Solera

Definition - What does Solera mean?

A solera is a set of barrels which are stacked and rotated in a manner so that each of them contain similar and several multiple vintages of spirits or wine. The process of the solera system involves drawing from the oldest barrels and adding this into younger vintage barrels. That which is removed from subsequent older vintages is topped off with new or younger vintages. It is a system typical for making Sherry.

WineFrog explains Solera

The solera, or solera system is a method by which wineries who make spirits from wine or fortified wines, keep consistency from year to year.

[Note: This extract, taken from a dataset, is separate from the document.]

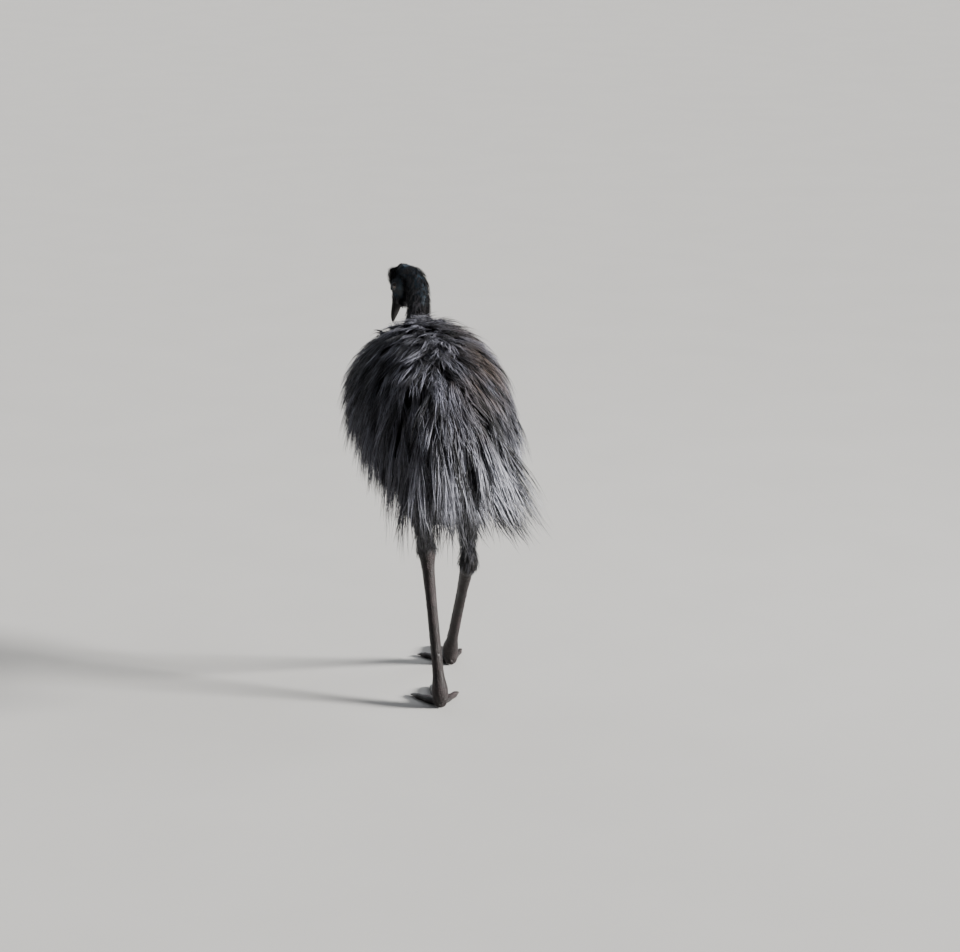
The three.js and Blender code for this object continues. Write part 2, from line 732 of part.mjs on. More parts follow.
function toeSolid(leg, hand, toe, grow) {
  const curve = new THREE.CatmullRomCurve3(toePath(leg, hand, toe), false, "centripetal");
  const pads = toe.name === "middle" ? 3 : 2;
  const solid = limb(
    curve,
    (share) => {
      const bump = 1 + 0.09 * Math.cos(2 * Math.PI * share * pads);
      const end = Math.sqrt(1 - 0.55 * smooth(share, 0.9, 1));
      const wide = toe.wide * lerp(1.12, 0.74, share) * bump * end + grow;
      return { wide, high: wide * 0.86, low: wide * 0.9 };
    },
    8,
    8,
    () => v3(0, -0.35, 1).normalize(),
  );
  return { solid, curve };
}

function clawSolid(leg, hand, toe) {
  const { curve } = toeSolid(leg, hand, toe, 0);
  const tip = curve.getPointAt(1);
  const way = curve.getTangentAt(1);
  const end = tip.clone().addScaledVector(way, toe.claw).setZ(3);
  const arch = tip.clone().addScaledVector(way, toe.claw * 0.35).add(v3(0, 0, 1.5));
  const path = new THREE.CatmullRomCurve3([tip.clone().addScaledVector(way, -7), arch, end]);
  return limb(
    path,
    (share) => {
      const wide = toe.wide * 0.6 * (1 - share ** 1.5) + 0.9;
      return { wide, high: wide * 0.92, low: wide * 0.8 };
    },
    5,
    6,
    () => v3(0, -0.35, 1).normalize(),
  );
}

// Wings: tiny arms that lie on the flanks under their own few plumes
function wingSolid(hand, grow) {
  const at = (y, angleDegrees, off) => {
    const angle = degrees(angleDegrees) * hand;
    return corePoint(y, angle).addScaledVector(coreNormal(y, angle), off);
  };
  const bones = [at(-235, 58, 2), at(-185, 64, 9), at(-130, 76, 10), at(-88, 92, 10)];
  const curve = new THREE.CatmullRomCurve3(bones);
  const arm = limb(
    curve,
    (share) => {
      const wide = lerp(21, 9, share) * Math.sqrt(1 - 0.6 * smooth(share, 0.92, 1)) + grow;
      return { wide, high: wide * 0.78 };
    },
    9,
    10,
    () => v3(hand, 0, 0.5).normalize(),
  );
  const random = randomFrom(hand > 0 ? 501 : 502);
  const locks = [];
  for (let row = 0; row < 2; row++) {
    for (let i = 0; i < 2; i++) {
      const jitter = [random(), random()].map((v) => 2 * v - 1);
      const share = 0.2 + i * 0.4 + row * 0.16;
      const root = curve.getPointAt(share);
      const angle = standOff(root).angle;
      const out = coreNormal(root.y, angle);
      const heading = lieAt(root.y, angle);
      const length = 128 * (1 + 0.1 * jitter[0]);
      const path = [];
      const normals = [];
      for (let k = 0; k <= 4; k++) {
        const along = k / 4;
        const point = root.clone().addScaledVector(heading, length * along * 0.9);
        point.z -= 18 * along * along + 6 * row;
        const now = standOff(point);
        const wanted = lerp(4, COAT_HEIGHT + 4 + row * 5, along ** 0.75);
        if (k > 0) point.addScaledVector(now.out, wanted - now.off);
        path.push(point);
        normals.push(out);
      }
      locks.push(lockAlong(path, normals, 26, 4, grow));
    }
  }
  return unionOf([arm, ...locks]);
}

// Assembly
const group = new THREE.Group();
const material = (color, roughness) => new THREE.MeshStandardMaterial({ color, roughness, metalness: 0 });
const plumage = material(0x4a443f, 0.85);
const napeSkin = material(0x33465a, 0.6);
const hornyBill = material(0x2b2826, 0.45);
const legScale = material(0x4b3c34, 0.6);
const clawHorn = material(0x1f1c1b, 0.4);
const eyeGloss = material(0x5a2c14, 0.08);

function add(name, solid, look) {
  const once = solidOf(geometryOf(largestOf(solid)));
  const mesh = new THREE.Mesh(geometryOf(largestOf(once)), look);
  mesh.name = name;
  group.add(mesh);
}

const clearOf = (solid, grown) => solid.subtract(grown.subtract(trunkCore));
const floor = (solid) => solid.trimByPlane([0, 0, 1], 0);

// Neck parts, each cut clear of the one above it, whose locks hang over it
const neckParts = [0, 1, 2].map((n) => neckPart(n, 0));
const neckGrown = [0, 1, 2].map((n) => neckPart(n, GROW));
const headPlaced = placed(headLocal(GROW));
const neckClear = [
  neckParts[0].subtract(neckGrown[1]).subtract(trunkCoreGrown),
  neckParts[1].subtract(neckGrown[2]).subtract(neckSolid(GROW).trimByPlane(
    neckCurve.getTangentAt(NECK_SPLITS[1]).negate().toArray(),
    -neckCurve.getPointAt(NECK_SPLITS[1]).dot(neckCurve.getTangentAt(NECK_SPLITS[1])),
  )),
  neckParts[2],
];
const headSolid = placed(headWhole());
neckClear[2] = neckClear[2].subtract(headPlaced).subtract(unionOf(bristles(GROW).map(placed)));
add("neck_lower", neckClear[0], plumage);
add("neck_middle", neckClear[1], plumage);
add("neck_upper", neckClear[2], napeSkin);
add("head", headSolid, napeSkin);
add("bill_upper", placed(billHalf(true)), hornyBill);
add("bill_lower", placed(billHalf(false)), hornyBill);
add("eye_left", placed(eyeLocal(1, 0)), eyeGloss);
add("eye_right", placed(eyeLocal(-1, 0)), eyeGloss);

// Trunk, cut clear of all that lies on it or comes out of it
let trunk = unionOf([trunkCore, ...trunkLocks(0, TAIL_CUT_Y)]);
trunk = clearOf(trunk, unionOf(neckGrown));
const shanks = {};
for (const [sideName, leg] of Object.entries(LEGS)) {
  const parts = legSolids(leg, 0);
  const grown = legSolids(leg, 2 * GROW);
  shanks[sideName] = parts.shank.subtract(trunkCoreGrown);
  trunk = clearOf(trunk, grown.shank);
  add("shank_" + sideName, shanks[sideName], plumage);
  add("tarsus_" + sideName, floor(parts.tarsus), legScale);
}
for (const [sideName, hand] of [["left", 1], ["right", -1]]) {
  trunk = clearOf(trunk, wingSolid(hand, GROW));
  add("wing_" + sideName, wingSolid(hand, 0).subtract(trunkCoreGrown), plumage);
}
add("torso", trunk, plumage);

const trunkGrown = unionOf([trunkCoreGrown, ...trunkLocks(GROW, TAIL_CUT_Y)]);
let tail = unionOf([tailCore, ...tailLocks(0)]);
tail = tail.subtract(trunkGrown);
add("tail", tail, plumage);

for (const [sideName, leg] of Object.entries(LEGS)) {
  const hand = sideName === "left" ? 1 : -1;
  const grown = legSolids(leg, GAP + 0.05).tarsus;
  const cutters = [grown];
  for (const toe of [TOES[1], TOES[0], TOES[2]]) {
    let solid = floor(toeSolid(leg, hand, toe, 0).solid);
    for (const cutter of cutters) solid = solid.subtract(cutter);
    const claw = clawSolid(leg, hand, toe);
    const grownToe = toeSolid(leg, hand, toe, GAP + 0.05).solid;
    add("toe_" + toe.name + "_" + sideName, solid, legScale);
    add("claw_" + toe.name + "_" + sideName, floor(claw).subtract(grownToe), clawHorn);
    cutters.push(grownToe);
  }
}

// The origin is the middle of the whole bird's box, on the ground
const middle = new THREE.Box3().setFromObject(group).getCenter(v3());
group.position.set(-middle.x, -middle.y, 0);

export default group;
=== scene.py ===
import math
import bpy
import numpy as np
from mathutils import Matrix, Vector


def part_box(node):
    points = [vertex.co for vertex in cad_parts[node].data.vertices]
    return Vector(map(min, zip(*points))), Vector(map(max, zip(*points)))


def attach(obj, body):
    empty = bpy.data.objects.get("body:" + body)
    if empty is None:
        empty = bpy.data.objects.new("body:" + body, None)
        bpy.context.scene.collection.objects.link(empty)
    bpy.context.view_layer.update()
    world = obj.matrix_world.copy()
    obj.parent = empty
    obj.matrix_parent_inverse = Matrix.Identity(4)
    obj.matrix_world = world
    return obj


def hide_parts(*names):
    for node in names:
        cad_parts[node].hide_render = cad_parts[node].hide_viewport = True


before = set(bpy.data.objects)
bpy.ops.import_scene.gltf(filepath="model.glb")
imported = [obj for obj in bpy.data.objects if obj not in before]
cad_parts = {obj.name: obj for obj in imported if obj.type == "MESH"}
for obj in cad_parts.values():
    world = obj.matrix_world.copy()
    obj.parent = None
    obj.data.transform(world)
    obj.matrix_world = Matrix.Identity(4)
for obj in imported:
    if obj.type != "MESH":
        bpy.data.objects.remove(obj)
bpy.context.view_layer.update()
scene = bpy.context.scene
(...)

One of the main wine regions of the world in which a solera is utilized is in Andalusia, Spain, where Jerez (Sherry) is made. However, this system is also similar in making Marsala, Madeira, Port wine and other wines and spirits. It is also used to make Balsamic and Sherry vinegars and, rum and some beer.

To simplify and understand the solera process, no barrel is ever drained. This allows some of the earlier (oldest) product to always remain. This will diminish, however there are always significant traces of the older product in the newer product being added.

Basically, the age of the product from the first vintage or bottling is the number of containers times the aging interval. As the solera matures, the average [age] approaches one plus the number of stacked rows, not including the top row. This is divided by the amount transferred or bottled.

In Andalusia, it is required by law that producers keep careful record and label the average of each container in the solera.